Recently I wrote a short story titled Heart Attack, which I published in Storymaker. I mentioned it to a colleague at work, and she asked about the genre. I replied it’s a thriller — with a what goes around, comes around story-line. Even to my ears, that sounded dull, what I should have said is my story is based on what my father famously calls The Bad Fairy Theory. Way more interesting.
The Bad Fairy, What’s that? Who’s he? The Bad Fairy is like a folklore creature. In an imaginary world, it is his job to catch human beings misbehaving and dish out suitable punishments.
Say for example a burglar sneaks into a bank, but as he makes his way towards the safe he slips on a piece of paper, falls over and sprains his ankle. Yep, you could say the Bad Fairy got him. Or another situation might be when a person eats too many sweets, then becomes sick because they were greedy. Again, the Bad Fairy got him.
I first heard about the Bad Fairy as a child. My dad told me about him. The Bad Fairy was his invention.
As a child, I don’t remember ever feeling threatened or scared by The Bad Fairy. I never worried he might suddenly appear and strike me down. I knew he wasn’t real. Although when I think of him now, I imagine a small delicate elf dressed in a blue fairy outfit with big white wings. On the move, he’s skipping serenely down the street, smiling, while his pointy ears are twitching as though he’s listening out for trouble. And there you have it The Bad Fairy bought to life.
Beware, everyone, toe the line or he’ll get you.
Many fairytales are based on The Bad Fairy technique -
Goldilocks And The Three Bears — Goldilocks sneaks into the house of the three bears. When the bears arrive home she becomes frightened and has to make a run for it so she won’t be eaten. Of course, if she hadn’t been there, to begin with — The Bad fairy got her.
The Tortoise And The Hair — The Hair boasts to anyone who’ll listen that he’s the sure winner in an upcoming running race between himself and the Tortoise. When the race begins the Hair races along the pathway but then stops; first he plays, then he falls asleep. The Tortoise continues to plod along. He ends up reaching the finishing first. Of course, if the Hair hadn’t been so full of self-importance, to begin with — The Bad Fairy got him.
Other traditional stories with The Bad Fairy theme are:
The Three Little Pigs
Little Red Riding Hood
The Three Billy Goats Gruff
My father’s ancestors came from Ireland. As a child, his extended family often came together for story-telling nights. Many of the aunts and uncles told Irish folklore stories about fairies, leprechauns and the little people. Dad said that’s where the seed for his Bad Fairy grew.
I am so glad Dad was able to experience these magical evenings. It is my opinion that if children are exposed to great story-telling from a young age, they’ll also develop the skill.
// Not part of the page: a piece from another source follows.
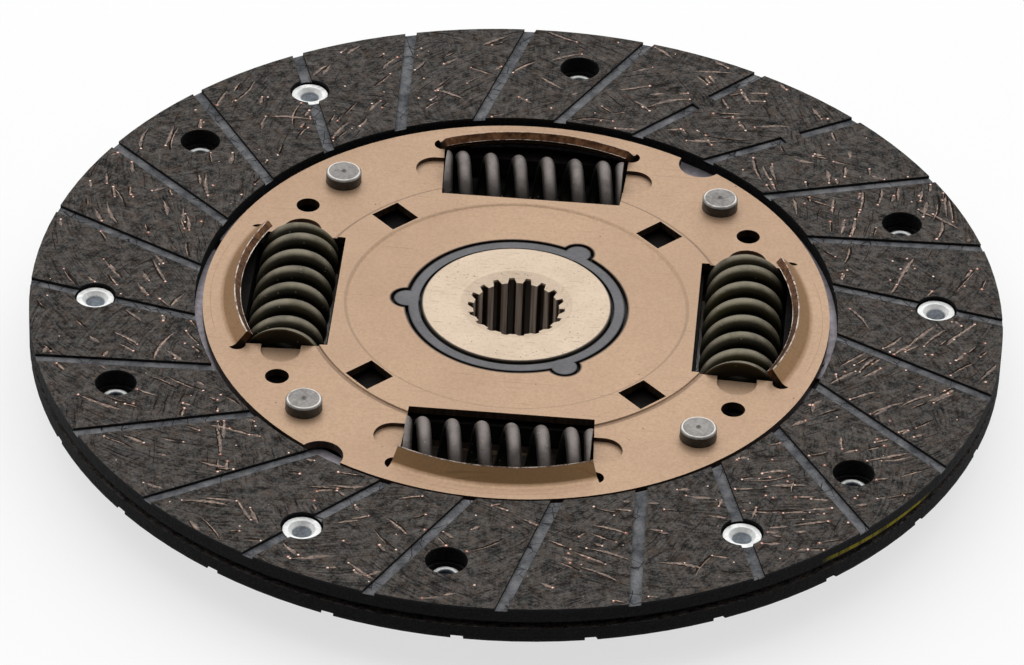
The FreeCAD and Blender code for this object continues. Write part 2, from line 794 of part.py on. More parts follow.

My dad used to tell me bedtime stories when I was little. He always told structured stories with happy endings. The characters were colourful, the scenery believable. And lastly, there was always a problem to solve.
As an adult, I too developed these skills. I recall once at a Toastmasters meeting I was approached by one of the members who told me I was a terrific storyteller. He asked me about my family heritage, and when I revealed I had Irish ancestry, he nodded his head and said, yes, yes, I should have guessed. The Irish are unique in how they tell stories. It was a nice compliment.
So there you have it a bit of background information about me, Ashley Noel. Please remember, if you ever happen to be writing a thriller with a what goes around, comes around story-line and someone asks what the theme is, answer with a, why it’s The Bad Fairy Theme, of course. And while they’re still trying to wrap their heads around what you’ve said, quickly launch into a description of how The Bad Fairy operates. If that doesn’t pique their curiosity, I don’t know what will.